*What to produce*.
Copy each line below in which the word "JSON" occurs.

--- start of Data excerpts ---

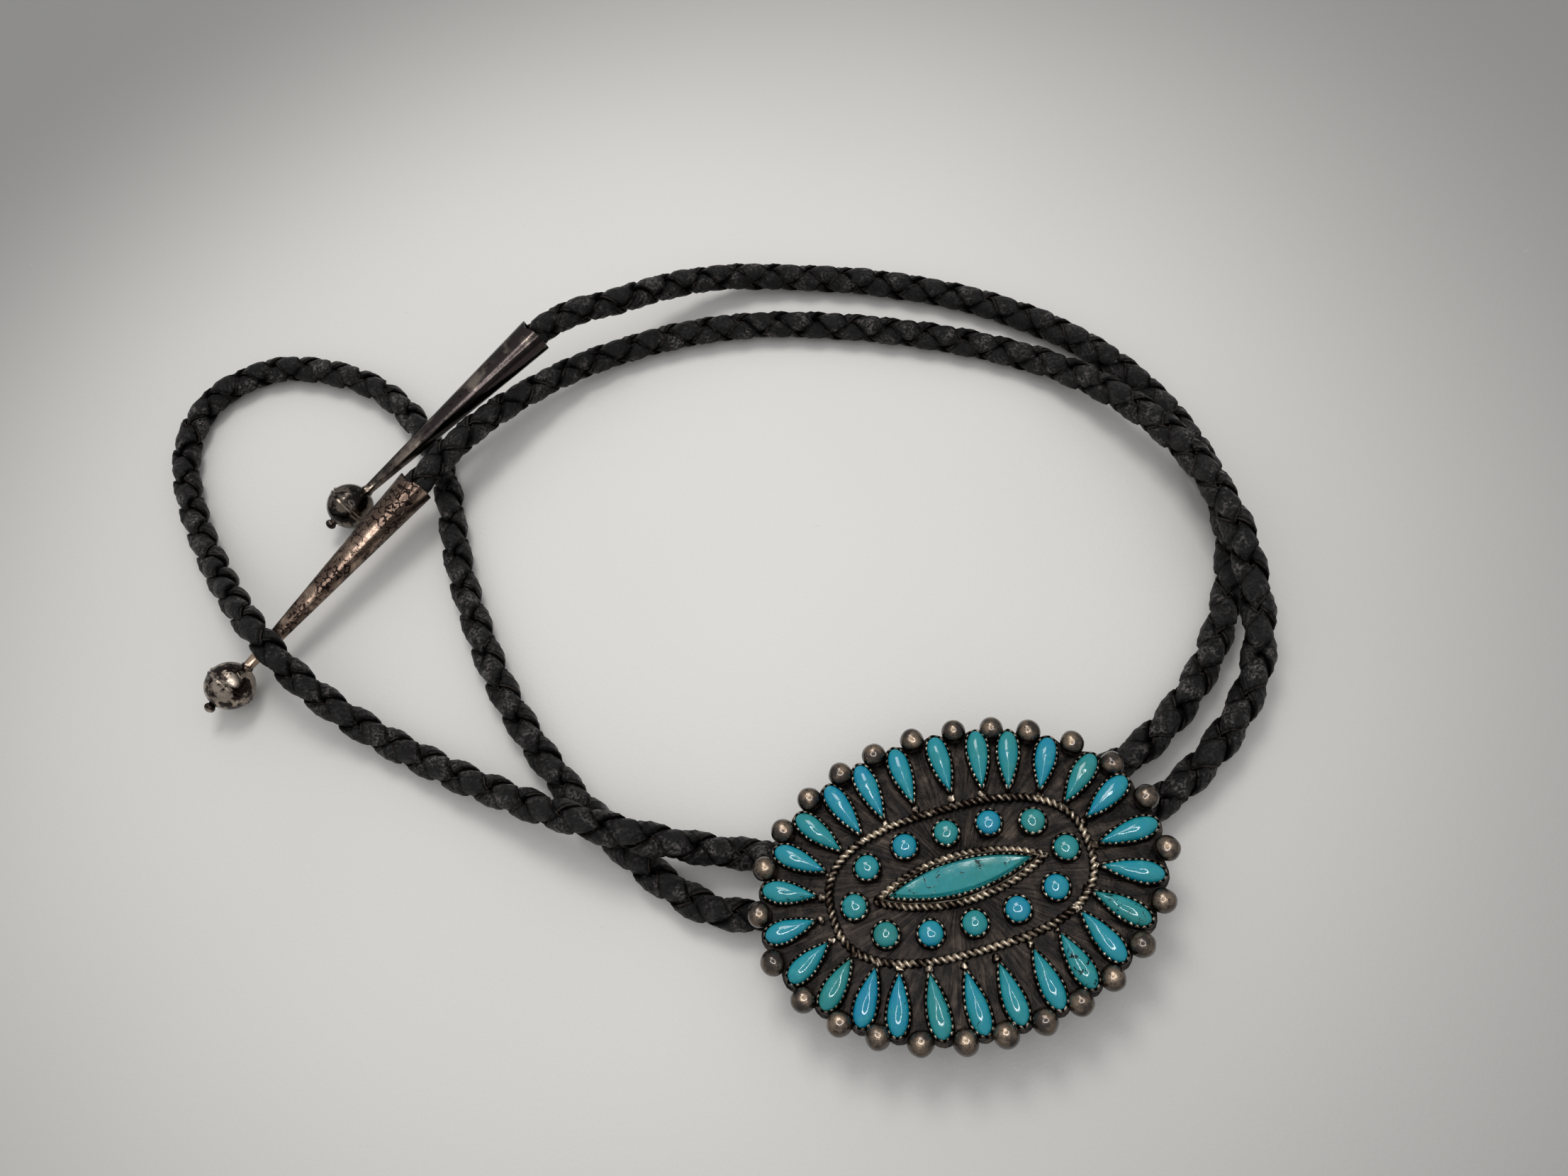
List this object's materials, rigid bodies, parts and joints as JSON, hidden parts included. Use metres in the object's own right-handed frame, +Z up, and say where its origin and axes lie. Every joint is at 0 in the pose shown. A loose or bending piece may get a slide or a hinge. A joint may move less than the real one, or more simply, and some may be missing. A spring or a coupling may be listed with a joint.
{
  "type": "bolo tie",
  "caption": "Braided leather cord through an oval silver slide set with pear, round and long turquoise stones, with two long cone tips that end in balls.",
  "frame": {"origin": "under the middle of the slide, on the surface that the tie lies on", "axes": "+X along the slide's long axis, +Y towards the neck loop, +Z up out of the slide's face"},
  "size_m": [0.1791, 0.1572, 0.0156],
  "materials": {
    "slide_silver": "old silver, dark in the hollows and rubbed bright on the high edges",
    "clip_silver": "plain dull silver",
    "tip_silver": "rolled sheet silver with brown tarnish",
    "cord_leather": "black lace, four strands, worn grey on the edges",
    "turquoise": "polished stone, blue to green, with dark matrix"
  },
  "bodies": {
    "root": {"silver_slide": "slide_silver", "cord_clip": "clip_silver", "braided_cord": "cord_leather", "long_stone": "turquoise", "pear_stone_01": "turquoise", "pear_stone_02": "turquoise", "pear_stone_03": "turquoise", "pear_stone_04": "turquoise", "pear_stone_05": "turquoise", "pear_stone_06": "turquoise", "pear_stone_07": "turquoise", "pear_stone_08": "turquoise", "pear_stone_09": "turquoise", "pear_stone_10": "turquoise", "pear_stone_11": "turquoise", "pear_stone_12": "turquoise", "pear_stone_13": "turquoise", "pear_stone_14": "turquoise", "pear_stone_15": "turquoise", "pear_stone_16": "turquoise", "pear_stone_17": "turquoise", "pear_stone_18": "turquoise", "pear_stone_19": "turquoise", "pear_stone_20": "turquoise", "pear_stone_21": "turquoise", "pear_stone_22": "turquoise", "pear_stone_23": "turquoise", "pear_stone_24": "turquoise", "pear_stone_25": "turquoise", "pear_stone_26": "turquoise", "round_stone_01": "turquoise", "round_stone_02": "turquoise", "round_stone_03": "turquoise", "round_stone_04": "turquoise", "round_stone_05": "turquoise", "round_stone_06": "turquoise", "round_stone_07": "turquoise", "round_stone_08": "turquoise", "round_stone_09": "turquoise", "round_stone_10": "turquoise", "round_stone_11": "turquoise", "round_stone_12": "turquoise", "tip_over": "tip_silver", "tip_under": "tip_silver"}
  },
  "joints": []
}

--- end of Data excerpts ---
--- start of Data excerpts ---

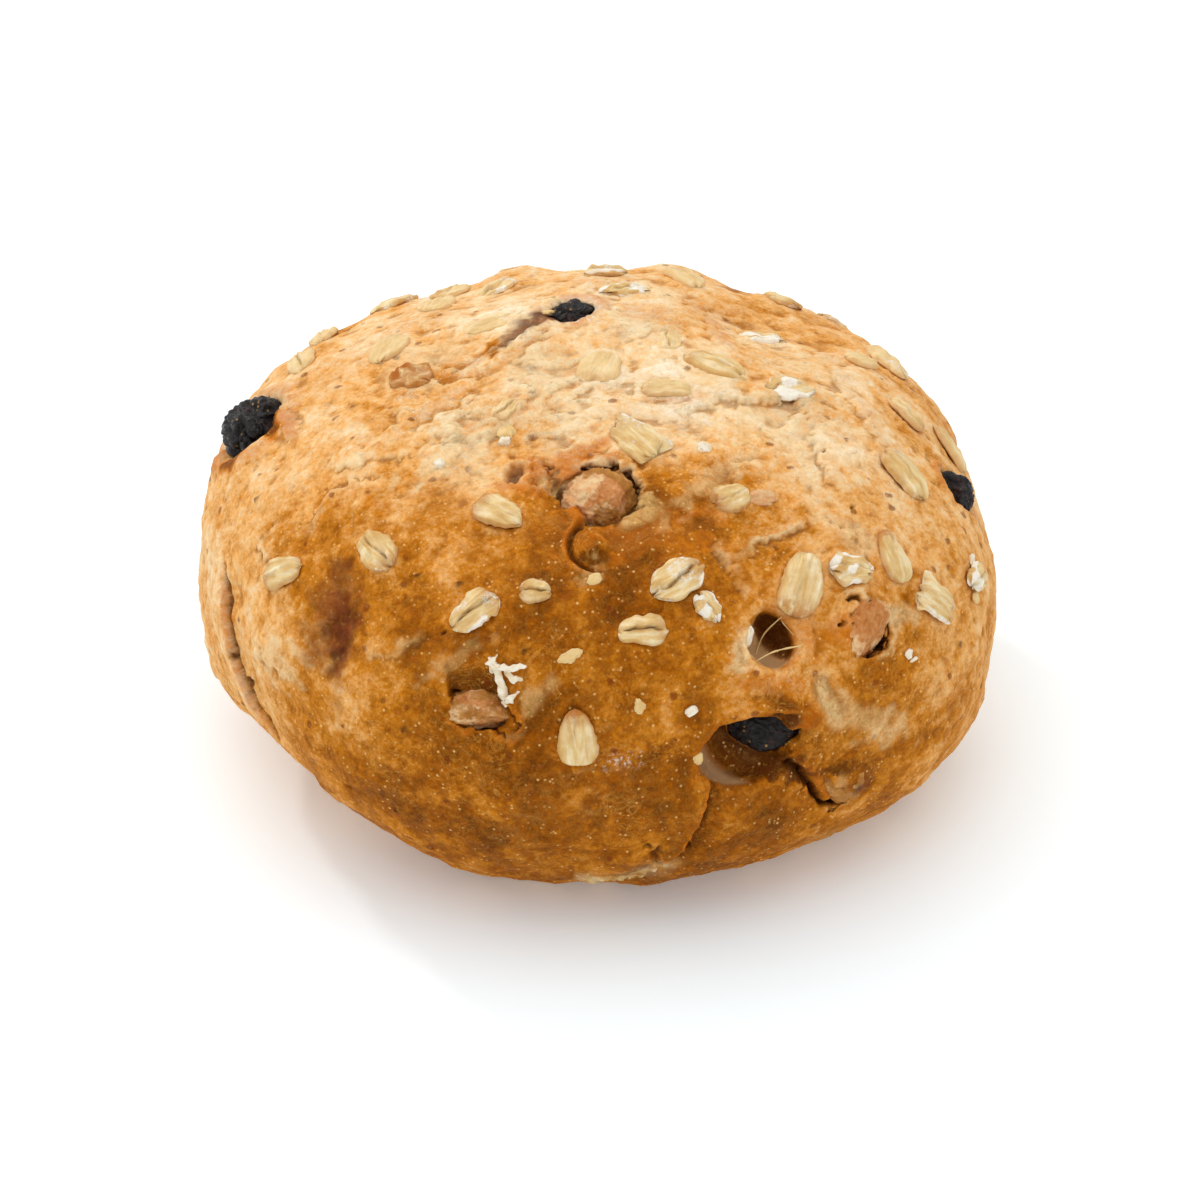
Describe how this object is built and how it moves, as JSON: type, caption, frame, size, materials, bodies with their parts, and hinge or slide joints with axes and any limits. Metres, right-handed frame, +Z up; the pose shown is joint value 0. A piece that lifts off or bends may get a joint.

--- end of Data excerpts ---

*Result of this task*.
List this object's materials, rigid bodies, parts and joints as JSON, hidden parts included. Use metres in the object's own right-handed frame, +Z up, and say where its origin and axes lie. Every joint is at 0 in the pose shown. A loose or bending piece may get a slide or a hinge. A joint may move less than the real one, or more simply, and some may be missing. A spring or a coupling may be listed with a joint.
Describe how this object is built and how it moves, as JSON: type, caption, frame, size, materials, bodies with their parts, and hinge or slide joints with axes and any limits. Metres, right-handed frame, +Z up; the pose shown is joint value 0. A piece that lifts off or bends may get a joint.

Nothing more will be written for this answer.